Writers Theatre
- Address: 325 Tudor Court Glencoe, Illinois United States
- Owner: Michael W. Halberstam
- Type: Non-profit

Construction
- Opened: 1992
- Rebuilt: 2016
- Architect: Studio Gang Architects

Website
- writerstheatre.org

= Writers Theatre =

Theatre company in Glencoe, Illinois

Writers Theatre is a non-profit theatre company founded in 1992 and located in Glencoe, Illinois. Michael W. Halberstam, the founder of the company, was an artistic director from its inception until 2021; he resigned after decades of complaints about his inappropriate workplace comments and conduct. Braden Abraham is the current artistic director. Kathryn M. Lipuma has been an executive director since 2007.

==History==
Writers Theatre opened its first venue in the anteroom of a newly opened bookstore in 1992 in Glencoe, IL. A second 108-seat performance space was opened in 2003 in The Women Library Club of Glencoe on Tudor Court. The company has produced more than 100 productions, including more than 20 world premieres.
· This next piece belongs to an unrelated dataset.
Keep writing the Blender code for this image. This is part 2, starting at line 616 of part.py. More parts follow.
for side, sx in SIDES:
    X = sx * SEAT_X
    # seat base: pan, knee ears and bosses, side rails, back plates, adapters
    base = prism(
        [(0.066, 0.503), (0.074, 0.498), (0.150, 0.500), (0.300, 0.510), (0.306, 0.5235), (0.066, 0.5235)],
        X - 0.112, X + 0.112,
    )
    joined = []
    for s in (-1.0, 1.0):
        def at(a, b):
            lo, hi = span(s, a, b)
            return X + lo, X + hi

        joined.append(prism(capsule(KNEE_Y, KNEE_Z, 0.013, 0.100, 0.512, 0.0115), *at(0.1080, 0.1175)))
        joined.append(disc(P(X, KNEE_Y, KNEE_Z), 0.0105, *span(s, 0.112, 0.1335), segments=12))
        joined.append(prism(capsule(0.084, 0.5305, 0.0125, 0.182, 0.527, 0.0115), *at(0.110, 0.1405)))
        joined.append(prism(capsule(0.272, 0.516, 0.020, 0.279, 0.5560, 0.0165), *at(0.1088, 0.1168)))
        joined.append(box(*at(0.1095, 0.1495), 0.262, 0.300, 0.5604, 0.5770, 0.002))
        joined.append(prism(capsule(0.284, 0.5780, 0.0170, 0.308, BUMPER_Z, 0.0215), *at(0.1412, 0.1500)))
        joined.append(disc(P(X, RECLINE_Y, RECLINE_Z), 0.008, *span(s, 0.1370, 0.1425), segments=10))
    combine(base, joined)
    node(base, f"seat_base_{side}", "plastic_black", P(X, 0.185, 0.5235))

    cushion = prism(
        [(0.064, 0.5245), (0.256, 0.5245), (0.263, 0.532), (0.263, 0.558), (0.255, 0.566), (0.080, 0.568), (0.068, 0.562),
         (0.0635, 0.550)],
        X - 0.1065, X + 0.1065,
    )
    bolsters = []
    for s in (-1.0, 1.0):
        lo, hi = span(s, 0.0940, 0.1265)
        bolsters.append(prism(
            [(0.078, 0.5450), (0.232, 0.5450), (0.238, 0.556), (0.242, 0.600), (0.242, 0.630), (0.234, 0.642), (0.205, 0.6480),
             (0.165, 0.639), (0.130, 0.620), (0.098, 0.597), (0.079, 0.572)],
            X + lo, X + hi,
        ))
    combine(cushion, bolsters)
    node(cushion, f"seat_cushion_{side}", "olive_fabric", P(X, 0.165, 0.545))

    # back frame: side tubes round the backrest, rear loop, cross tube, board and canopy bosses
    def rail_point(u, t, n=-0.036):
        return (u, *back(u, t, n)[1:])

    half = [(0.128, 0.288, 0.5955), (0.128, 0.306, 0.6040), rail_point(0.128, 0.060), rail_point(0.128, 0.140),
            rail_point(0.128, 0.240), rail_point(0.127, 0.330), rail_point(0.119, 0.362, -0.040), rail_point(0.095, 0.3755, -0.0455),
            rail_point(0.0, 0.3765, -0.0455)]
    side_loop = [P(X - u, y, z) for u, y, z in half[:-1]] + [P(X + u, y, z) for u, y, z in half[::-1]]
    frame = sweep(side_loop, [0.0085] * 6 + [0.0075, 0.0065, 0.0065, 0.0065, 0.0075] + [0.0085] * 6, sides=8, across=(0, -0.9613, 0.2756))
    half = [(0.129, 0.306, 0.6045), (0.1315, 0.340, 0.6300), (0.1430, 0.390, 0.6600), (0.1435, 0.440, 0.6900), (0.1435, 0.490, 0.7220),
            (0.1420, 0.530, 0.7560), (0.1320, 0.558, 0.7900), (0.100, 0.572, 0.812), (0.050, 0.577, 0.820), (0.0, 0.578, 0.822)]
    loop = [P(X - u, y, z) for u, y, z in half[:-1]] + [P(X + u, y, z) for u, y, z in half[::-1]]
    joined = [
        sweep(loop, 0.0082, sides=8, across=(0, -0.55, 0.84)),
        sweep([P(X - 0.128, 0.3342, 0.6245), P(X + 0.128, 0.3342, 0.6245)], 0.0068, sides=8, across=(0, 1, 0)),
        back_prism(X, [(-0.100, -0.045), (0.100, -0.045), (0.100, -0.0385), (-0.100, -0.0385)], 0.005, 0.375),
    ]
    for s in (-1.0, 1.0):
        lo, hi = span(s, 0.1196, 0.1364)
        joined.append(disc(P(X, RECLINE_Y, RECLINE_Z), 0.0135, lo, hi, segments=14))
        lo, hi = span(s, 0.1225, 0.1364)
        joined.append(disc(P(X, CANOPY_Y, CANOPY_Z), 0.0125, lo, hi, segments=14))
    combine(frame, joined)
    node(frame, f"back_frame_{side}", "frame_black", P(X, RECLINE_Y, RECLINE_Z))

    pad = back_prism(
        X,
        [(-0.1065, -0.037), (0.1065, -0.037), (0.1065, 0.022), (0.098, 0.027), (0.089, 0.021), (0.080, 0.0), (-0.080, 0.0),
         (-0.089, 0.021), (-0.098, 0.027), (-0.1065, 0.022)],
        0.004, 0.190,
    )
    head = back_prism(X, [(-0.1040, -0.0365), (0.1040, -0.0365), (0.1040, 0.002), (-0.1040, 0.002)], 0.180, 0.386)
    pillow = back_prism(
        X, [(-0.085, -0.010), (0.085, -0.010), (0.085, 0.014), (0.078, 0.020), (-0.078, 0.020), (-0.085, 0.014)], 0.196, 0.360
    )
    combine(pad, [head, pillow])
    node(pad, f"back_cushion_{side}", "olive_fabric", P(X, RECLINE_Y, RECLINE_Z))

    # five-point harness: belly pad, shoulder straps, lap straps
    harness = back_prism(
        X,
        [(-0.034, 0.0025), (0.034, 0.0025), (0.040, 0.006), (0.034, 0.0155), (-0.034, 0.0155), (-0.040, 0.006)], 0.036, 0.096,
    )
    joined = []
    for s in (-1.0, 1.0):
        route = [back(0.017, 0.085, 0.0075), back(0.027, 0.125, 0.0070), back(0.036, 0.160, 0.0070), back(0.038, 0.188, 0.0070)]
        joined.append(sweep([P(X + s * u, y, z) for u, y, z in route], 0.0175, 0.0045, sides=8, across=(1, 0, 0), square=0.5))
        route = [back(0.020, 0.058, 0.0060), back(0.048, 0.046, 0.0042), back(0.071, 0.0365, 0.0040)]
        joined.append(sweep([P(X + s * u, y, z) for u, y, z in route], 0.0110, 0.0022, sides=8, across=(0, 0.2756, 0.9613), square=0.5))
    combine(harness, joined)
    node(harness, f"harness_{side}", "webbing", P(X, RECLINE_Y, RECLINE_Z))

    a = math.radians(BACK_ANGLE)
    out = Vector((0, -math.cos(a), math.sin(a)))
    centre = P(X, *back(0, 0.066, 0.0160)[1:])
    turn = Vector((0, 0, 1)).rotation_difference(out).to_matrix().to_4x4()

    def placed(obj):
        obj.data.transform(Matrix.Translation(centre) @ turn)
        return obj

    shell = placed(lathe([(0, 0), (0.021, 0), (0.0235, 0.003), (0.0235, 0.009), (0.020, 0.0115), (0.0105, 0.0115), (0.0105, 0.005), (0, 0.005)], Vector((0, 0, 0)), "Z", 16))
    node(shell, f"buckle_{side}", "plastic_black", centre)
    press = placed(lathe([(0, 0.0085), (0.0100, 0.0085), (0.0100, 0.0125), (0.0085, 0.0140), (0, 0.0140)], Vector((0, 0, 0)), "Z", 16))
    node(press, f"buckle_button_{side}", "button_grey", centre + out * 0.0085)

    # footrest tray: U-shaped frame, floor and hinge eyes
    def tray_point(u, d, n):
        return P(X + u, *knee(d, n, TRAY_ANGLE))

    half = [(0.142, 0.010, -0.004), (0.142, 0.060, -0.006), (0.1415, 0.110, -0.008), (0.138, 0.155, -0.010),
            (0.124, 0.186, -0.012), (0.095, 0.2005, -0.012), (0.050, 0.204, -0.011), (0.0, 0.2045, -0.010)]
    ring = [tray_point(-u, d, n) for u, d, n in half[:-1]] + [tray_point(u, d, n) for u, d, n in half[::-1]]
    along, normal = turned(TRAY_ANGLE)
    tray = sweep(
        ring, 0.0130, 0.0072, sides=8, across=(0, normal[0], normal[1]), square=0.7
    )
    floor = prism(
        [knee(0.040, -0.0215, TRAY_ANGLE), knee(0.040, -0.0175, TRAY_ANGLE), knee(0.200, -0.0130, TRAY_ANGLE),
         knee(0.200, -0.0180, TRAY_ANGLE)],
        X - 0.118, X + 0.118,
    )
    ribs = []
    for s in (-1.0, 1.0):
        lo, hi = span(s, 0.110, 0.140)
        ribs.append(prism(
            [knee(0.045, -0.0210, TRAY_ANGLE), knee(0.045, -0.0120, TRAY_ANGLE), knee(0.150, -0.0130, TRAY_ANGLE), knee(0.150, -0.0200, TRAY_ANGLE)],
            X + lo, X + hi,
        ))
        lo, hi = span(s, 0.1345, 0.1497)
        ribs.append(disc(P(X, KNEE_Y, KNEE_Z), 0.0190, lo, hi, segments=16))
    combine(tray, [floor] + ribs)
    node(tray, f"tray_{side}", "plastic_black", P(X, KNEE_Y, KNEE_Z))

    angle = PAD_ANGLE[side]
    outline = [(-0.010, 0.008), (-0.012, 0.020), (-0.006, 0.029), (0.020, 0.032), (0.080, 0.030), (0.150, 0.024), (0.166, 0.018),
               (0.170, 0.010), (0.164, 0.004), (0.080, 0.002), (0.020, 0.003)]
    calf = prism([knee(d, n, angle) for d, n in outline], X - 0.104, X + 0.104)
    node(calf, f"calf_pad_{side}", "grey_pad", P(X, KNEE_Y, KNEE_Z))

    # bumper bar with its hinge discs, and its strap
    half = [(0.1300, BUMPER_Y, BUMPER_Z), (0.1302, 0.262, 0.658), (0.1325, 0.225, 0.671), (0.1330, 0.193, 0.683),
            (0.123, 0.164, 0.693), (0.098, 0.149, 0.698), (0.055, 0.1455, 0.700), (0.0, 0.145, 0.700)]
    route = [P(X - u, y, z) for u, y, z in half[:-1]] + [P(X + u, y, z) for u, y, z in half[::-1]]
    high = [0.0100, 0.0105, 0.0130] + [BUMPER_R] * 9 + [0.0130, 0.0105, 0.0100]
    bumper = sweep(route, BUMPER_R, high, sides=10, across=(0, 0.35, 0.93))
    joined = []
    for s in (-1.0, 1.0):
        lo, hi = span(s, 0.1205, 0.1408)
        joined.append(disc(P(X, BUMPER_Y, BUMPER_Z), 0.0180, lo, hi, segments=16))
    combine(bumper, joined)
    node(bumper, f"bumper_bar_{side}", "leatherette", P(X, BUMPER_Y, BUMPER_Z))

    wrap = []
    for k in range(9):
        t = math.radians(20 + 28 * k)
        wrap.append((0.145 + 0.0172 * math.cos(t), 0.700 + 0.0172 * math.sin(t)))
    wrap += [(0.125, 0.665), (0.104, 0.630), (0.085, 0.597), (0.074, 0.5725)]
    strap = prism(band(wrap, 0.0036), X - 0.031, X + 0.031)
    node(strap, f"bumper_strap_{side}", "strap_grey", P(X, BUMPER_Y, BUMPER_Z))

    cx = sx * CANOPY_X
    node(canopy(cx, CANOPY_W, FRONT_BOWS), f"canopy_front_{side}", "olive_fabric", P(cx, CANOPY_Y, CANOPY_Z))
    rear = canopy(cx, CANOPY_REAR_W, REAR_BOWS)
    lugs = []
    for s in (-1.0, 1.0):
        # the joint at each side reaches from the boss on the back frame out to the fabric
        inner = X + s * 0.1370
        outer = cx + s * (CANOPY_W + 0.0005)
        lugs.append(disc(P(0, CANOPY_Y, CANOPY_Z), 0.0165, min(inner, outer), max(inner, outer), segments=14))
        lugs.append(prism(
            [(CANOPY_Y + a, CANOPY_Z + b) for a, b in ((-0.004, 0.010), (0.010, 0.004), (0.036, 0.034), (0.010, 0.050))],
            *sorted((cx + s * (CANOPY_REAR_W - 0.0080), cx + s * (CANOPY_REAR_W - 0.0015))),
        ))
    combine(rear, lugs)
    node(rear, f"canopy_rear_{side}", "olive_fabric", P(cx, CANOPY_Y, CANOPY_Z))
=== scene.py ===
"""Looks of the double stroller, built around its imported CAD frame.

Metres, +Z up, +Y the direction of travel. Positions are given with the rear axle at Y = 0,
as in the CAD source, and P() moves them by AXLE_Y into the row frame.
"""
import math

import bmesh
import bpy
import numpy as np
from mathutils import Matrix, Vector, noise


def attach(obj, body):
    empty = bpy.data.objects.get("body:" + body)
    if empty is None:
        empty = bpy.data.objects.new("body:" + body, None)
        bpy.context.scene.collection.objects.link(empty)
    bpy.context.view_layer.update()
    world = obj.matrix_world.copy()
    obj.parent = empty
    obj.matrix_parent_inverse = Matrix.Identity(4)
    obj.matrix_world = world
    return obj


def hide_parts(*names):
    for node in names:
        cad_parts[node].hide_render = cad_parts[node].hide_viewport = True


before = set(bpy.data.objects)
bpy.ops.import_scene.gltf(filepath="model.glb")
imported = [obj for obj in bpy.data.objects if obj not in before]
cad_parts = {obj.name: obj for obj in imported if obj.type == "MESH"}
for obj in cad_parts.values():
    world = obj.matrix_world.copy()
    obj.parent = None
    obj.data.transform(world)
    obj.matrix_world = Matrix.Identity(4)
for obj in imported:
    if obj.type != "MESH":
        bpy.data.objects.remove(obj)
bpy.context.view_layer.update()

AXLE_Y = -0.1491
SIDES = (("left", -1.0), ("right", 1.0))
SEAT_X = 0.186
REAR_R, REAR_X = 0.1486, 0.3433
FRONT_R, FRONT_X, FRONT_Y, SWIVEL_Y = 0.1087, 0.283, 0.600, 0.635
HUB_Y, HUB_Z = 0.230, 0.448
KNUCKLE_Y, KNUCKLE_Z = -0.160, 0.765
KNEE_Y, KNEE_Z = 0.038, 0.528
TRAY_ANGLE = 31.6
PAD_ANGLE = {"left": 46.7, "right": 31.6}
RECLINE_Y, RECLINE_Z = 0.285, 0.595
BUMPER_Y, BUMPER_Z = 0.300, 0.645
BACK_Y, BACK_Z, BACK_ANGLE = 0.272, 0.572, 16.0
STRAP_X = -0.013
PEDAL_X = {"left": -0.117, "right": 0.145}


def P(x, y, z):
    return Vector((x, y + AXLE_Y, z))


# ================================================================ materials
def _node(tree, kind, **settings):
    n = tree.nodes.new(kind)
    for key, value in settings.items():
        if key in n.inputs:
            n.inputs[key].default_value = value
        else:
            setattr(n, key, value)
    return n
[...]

In 2007, Writers Theatre debuted nationally with a New York premiere of Crime and Punishment, adapted by Marilyn Campbell and Curt Columbus.

In 2011, Lincoln Center Theater produced another work that began at Writers Theatre: A Minister's Wife, a musical adaptation of George Bernard Shaw's Candida, conceived and directed by Halberstam, with music by Joshua Schmidt, lyrics by Jan Trannen and book by Austin Pendleton.

In November 2013, Writers Theatre announced the launch of the On To a New Stage Campaign, a fundraising campaign with a $34 million capital project goal, which includes a cash reserve, to establish the company's first permanent home in a new theatre center in downtown Glencoe, designed by the award-winning Studio Gang Architects and Jeanne Gang, FAIA, in collaboration with Theatre Consultant Auerbach Pollock Friedlander. The new building was completed and opened to the public in February 2016. The inaugural production in the new building was Tom Stoppard's Arcadia, which opened in March 2016 to critical acclaim.

In 2017, Writers Theatre artistic director Michael Halberstam was accused of sexual harassment on Twitter. After an investigation by the outside consultant hired by the Writers Theatre board of directors, the board reported that Halberstam “has made inappropriate and insensitive comments in the workplace but the investigation did not support a finding of other inappropriate sexual behavior.” The board recommended compliance training for Michael Halberstam. After the training, Halberstam's misconduct continued.

In 2021, cast members of Into the Woods (which Halberstam performed in) published an open letter describing Halberstam's inappropriate offstage behavior, stating, "We couldn't feel safe backstage, we couldn't feel safe in the dressing rooms, we couldn't feel safe with our friends at the bar in the lobby -- where could we feel safe?" Halberstam resigned from the theater in July 2021.

==Critical reception==

Writers Theatre was called "America's No. 1 theatre company" by The Wall Street Journals drama critic, Terry Teachout, in 2008.

In 2016, Teachout named Writers Theatre "Company of the Year," adding "The best regional drama company in America now has a home worthy of its shows."

Its 2010 production of A Streetcar Named Desire directed by David Cromer was reviewed as "The most uniformly well-acted production yet seen" by The New York Times.

As of the 2024/25 season, the theater had garnered 172 Joseph Jefferson Award nominations and 33 awards.

Artistic Director, Michael Halberstam, was named the Chicago Tribunes 2013 "Chicagoan of the Year" for Theater, received The 2010 Zelda Fichandler Award, and in 2016 was honored for outstanding theatrical accomplishments and contributions to Chicago theatre by the Joseph Jefferson Awards, and received an Award of Honor from the Illinois Theatre Association.